On Tuesday, 3 December 2013 at 14:18:35 UTC, John Colvin wrote:
On Tuesday, 3 December 2013 at 13:05:20 UTC, Mike Parker wrote:
On 12/3/2013 9:31 PM, John Colvin wrote:

You should be fine to free in that way as long as you haven't done
anything crazy like separately static linking libc.


I wouldn't advise this in the general case. When you have complete end-to-end control, sure. But if, for example, you're using a dynamic binding to load a shared library, all bets are off. Most likely on Linux and Mac you'll be fine. But on Windows, the shared lib could have been compiled with DMC, GCC, MSVC, or who knows what else.

Fair point.

What I should have said is:

This is fine as long as you know you that both the C code and D code will be using the same so/dll/dylib C runtime.

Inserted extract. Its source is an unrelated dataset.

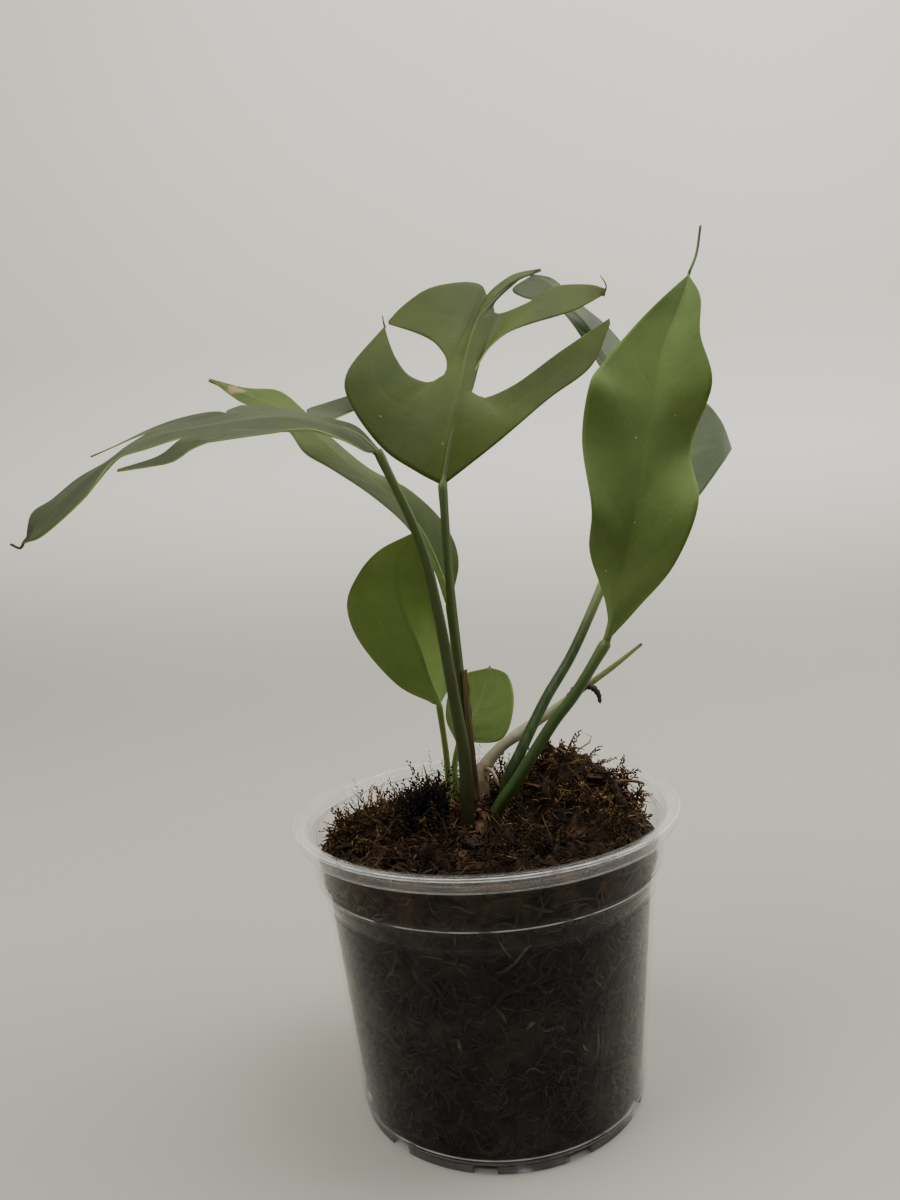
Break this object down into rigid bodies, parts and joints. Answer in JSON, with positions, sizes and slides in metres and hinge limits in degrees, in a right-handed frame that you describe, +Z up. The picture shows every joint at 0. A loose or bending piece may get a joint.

It's worth noting that the situation is not specific to D: it's exactly the same as freeing memory in C that you got from a library. If they are using different runtimes, or even different instances of the same runtime, all bets are off. At best, your memory won't get freed, at worst it will cause corruption.

As with all C code I can only say I _hope_ I know what I'm doing. The C code is compiled into a library and linked to the D program at compile time. It's one executable. So I hope that's fine.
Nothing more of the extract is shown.